▶ [Written problem]: Reproduce the listing that follows with no differences at all.

▶ [Dataset extract]:
--- START ---

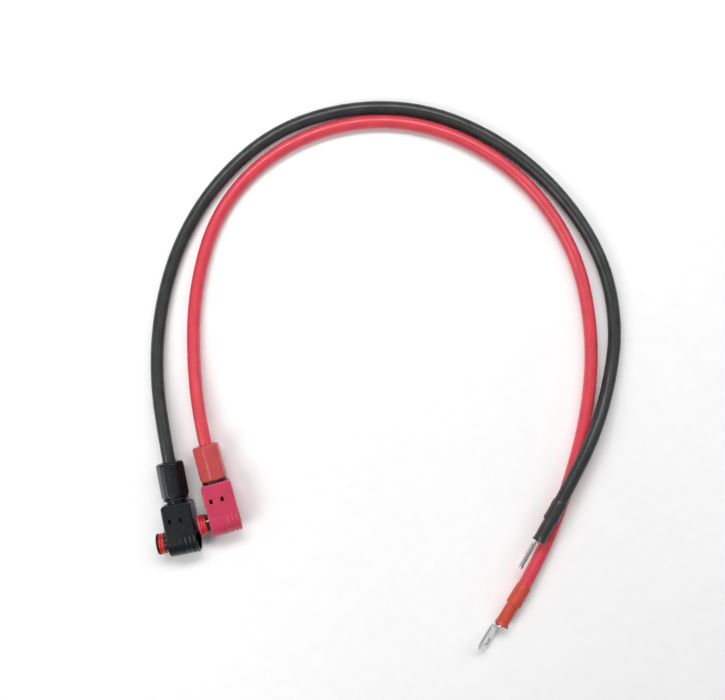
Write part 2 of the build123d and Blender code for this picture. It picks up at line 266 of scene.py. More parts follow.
def soften(piece, sharp, flat_first=True):
    """Smooth shading with sharp edges kept, and flat faces kept flat beside rounded ones."""
    piece.data.shade_smooth()
    piece.data.set_sharp_from_angle(angle=math.radians(sharp))
    if flat_first:
        modifier = piece.modifiers.new("Flat faces first", "WEIGHTED_NORMAL")
        modifier.keep_sharp = True
        modifier.weight = 90


def loft(name, loops, place, ring=False, **shading):
    """Quads between loops of equal counts; a ring joins the last loop to the first."""
    count = len(loops[0])
    points = [point for loop in loops for point in loop]
    pairs = [(k, k + 1) for k in range(len(loops) - 1)]
    if ring:
        pairs.append((len(loops) - 1, 0))
    faces = []
    for a, b in pairs:
        for i in range(count):
            j = (i + 1) % count
            faces.append((a * count + i, a * count + j, b * count + j, b * count + i))
    if not ring:
        faces.append(tuple(reversed(range(count))))
        faces.append(tuple(range((len(loops) - 1) * count, len(loops) * count)))
    return mesh_piece(name, points, faces, place, **shading)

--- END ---

▶ [Exercise response]:
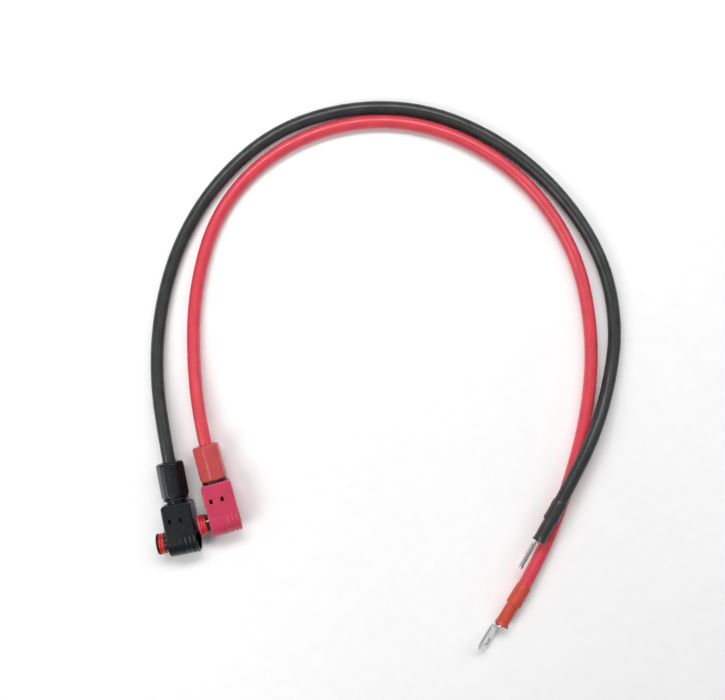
Write part 2 of the build123d and Blender code for this picture. It picks up at line 266 of scene.py. More parts follow.
def soften(piece, sharp, flat_first=True):
    """Smooth shading with sharp edges kept, and flat faces kept flat beside rounded ones."""
    piece.data.shade_smooth()
    piece.data.set_sharp_from_angle(angle=math.radians(sharp))
    if flat_first:
        modifier = piece.modifiers.new("Flat faces first", "WEIGHTED_NORMAL")
        modifier.keep_sharp = True
        modifier.weight = 90


def loft(name, loops, place, ring=False, **shading):
    """Quads between loops of equal counts; a ring joins the last loop to the first."""
    count = len(loops[0])
    points = [point for loop in loops for point in loop]
    pairs = [(k, k + 1) for k in range(len(loops) - 1)]
    if ring:
        pairs.append((len(loops) - 1, 0))
    faces = []
    for a, b in pairs:
        for i in range(count):
            j = (i + 1) % count
            faces.append((a * count + i, a * count + j, b * count + j, b * count + i))
    if not ring:
        faces.append(tuple(reversed(range(count))))
        faces.append(tuple(range((len(loops) - 1) * count, len(loops) * count)))
    return mesh_piece(name, points, faces, place, **shading)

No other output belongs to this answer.